Richard D. Ozment was born in Wilson county, Tennessee, in 1841, and was eleven years of age when brought to Saline county by his parents. He married Sarah Miller, a daughter of Stephen Miller, who represented one of the old families of Saline county, and she died June 27, 1907, her children being: Mary, who married H. H. Lewis, of Carrier Mills; Marshall, who lives in Johnston City; Sina, the wife of L. M. Clarida, residing at Rector, Arkansas; Charles and Christopher C., of Stonefort, Illinois, where both are engaged in banking; Ella, now Mrs. W. A. Phillips, of Saline county; and Richard D., Jr., who has spent the past four years in the clerical department of the Fort Dearborn National Bank of Chicago.
Marshall Ozment came to mature life in the open air of the country, and after completing his course in the district school was a pupil of the Crab Orchard Academy and of the Gem City Business College at Quincy, Illinois. He gained a professional experience as a public school teacher for six years, beginning at the age of eighteen years and resuming his place again with the old home when this work was done. Mr. Ozment remained on the homestead until he was twenty-six years of age, at which time he joined Mr. J. S. Lewis in a banking enterprise in Carrier Mills, but this enterprise was subsequently moved to Stonefort, and its original owners sold their interest, the bank now being conducted by brothers
of Mr. Ozment, Christopher C. and Charles Ozment. On coming to Johnston City Mr. Ozment and his partner formed the Bank of Johnston City and conducted it as a partnership until in October, 1904, when it was chartered as the First National Bank and capitalized at twenty-five thousand dollars. Two years later its capital stock was doubled and the institution showed by statement of December 5. 1911: Loans and discounts, $142,640.48; overdrafts, secured and unsecured $408.45; U. S. Bonds to secure circulation, $50,000; premiums on U. S. bonds, $2,000; bonds and securities, $4,912.90; banking house, furniture and fixtures, $17,500; due from approved reserve agent, $18,-589.59; checks and other cash items, $283.08; notes of other National banks, $1,000; lawful money reserve in bank, $21,538.38; redemption fund with U. S. treasury, $2,500; due from U. S. treasury, $2.50. Total resources, $261,372.88. The liabilities show capital stock paid in $50,000; surp[l]us fund, $6,600; undivided profits, less expenses and taxes paid, $324.23; National bank notes outstanding, $49,997.50; individual deposits subject to check, $63,632.25; time certificates of deposit, $89,958.64, and cashier checks outstanding, $860.26.

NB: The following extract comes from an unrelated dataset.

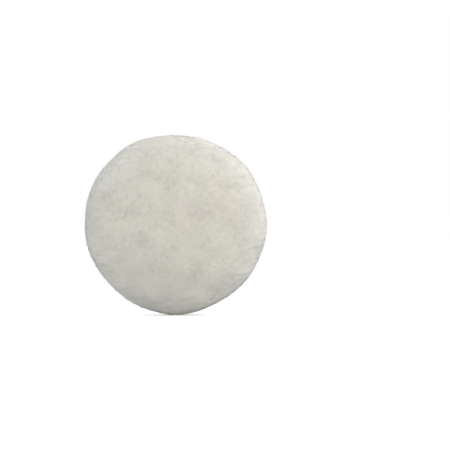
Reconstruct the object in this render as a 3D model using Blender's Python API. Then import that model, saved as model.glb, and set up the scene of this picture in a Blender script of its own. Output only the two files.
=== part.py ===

Mr. Ozment has devoted himself to the task of building up a solid and conservative depository for the public's money and has given ten years of his life to the work without an intermission or a vacation. His old associate left the institution in 1909, and Mr. Richard G. Fleming took his place as president of the bank; the vice-president is Mr. J. M. Copher, of Johnston City. Other business matters have claimed Mr. Ozment's attention, largely of a personal nature. He has built up a large fire insurance business here, has been treasurer of the city, and has contributed to the substantial business houses as a builder of the town. He is a Democrat, as is also his father, and his interest in the work of temperance is marked and uncompromising, his antagonism to the open saloon being well known and his position upon all moral questions being in line with orthodoxy. In 1892 he joined the Masons, and, save when out of reach of the lodge, he has not missed a meeting thereof, has been nine times master of his organization, and for some years represented it in the Grand Lodge of the state. He is also a member of Oriental Consistory of Medinah Temple, Chicago, and of Patton Commandery, Mount Vernon, and is now district deputy grand master of the Forty-eighth district of Illinois. With his wife he is a member of the Missionary Baptist church, and is active in the Sabbath-school, of which he has been superintendent for the past three years.
On March 3, 1897, Mr. Ozment was united in marriage at Stonefort, Illinois, with Miss Maud Joyner, a daughter of Marion and Tiny (Webber) Joyner, of Saline county, and two children, Arel and George, have been born to this union.